2010-04-21 Thread Uli Armbruster
* Thomas Bächler tho...@archlinux.org [21.04.2010 09:41]:
 Am 21.04.2010 09:34, schrieb Jan de Groot:
  On Tue, 2010-04-20 at 20:52 -0400, Caleb Cushing wrote:
  has anyone installed arch on one of these drives? thinking about
  buying a pair and running them mirrored... but not sure if everything
  will be working optimal. note: since I'll have to migrate off an
  existing drive I can use the tools installed on that to partition it
  first. Is there anything I should know first?
  
  You will have to align partitions on a 4K boundary, performance will be
  miserable without that.

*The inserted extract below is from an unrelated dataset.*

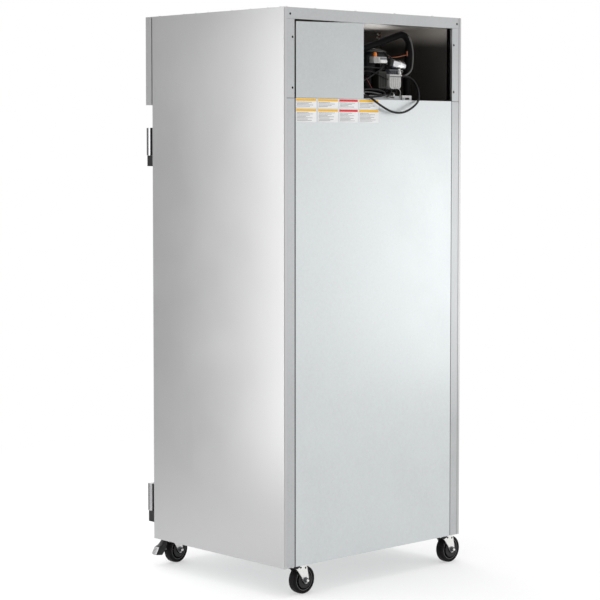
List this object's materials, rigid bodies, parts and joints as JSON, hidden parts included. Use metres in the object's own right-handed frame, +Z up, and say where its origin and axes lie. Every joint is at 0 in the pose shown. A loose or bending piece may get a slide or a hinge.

I think parted is the best tool to do
  partitioning in this case, as parted supports aligning.
  
 
 I think the very very latest util-linux-ng will have fdisk/cfdisk
 that'll handle it just fine.
 

I can second that, I don't have Arch installed on a 4k drive but I have an 
external drive, which I partitioned with fdisk -c -u /dev/sdX and there's no 
speed drop at all, so you can use this command line without any worries


Re: [arch-general] 4k sector drives

2010-04-21 Thread Jan de Groot
On Wed, 2010-04-21 at 10:31 +0200, Uli Armbruster wrote:
 I can second that, I don't have Arch installed on a 4k drive but I
 have an external drive, which I partitioned with fdisk -c -u /dev/sdX
 and there's no speed drop at all, so you can use this command line
 without any worries

Some of these 4K drives export their sectors to the OS as 512 byte
sectors. If you happen to align your partition incorrectly then, every
inode read/write will result in 2 sectors being touched.
For drives that export their sectors as 4K units to the OS, there's not
a single issue.
Just be aware of this fact, I don't know how fdisk aligns stuff these
days, but for my SSD I chose to use parted.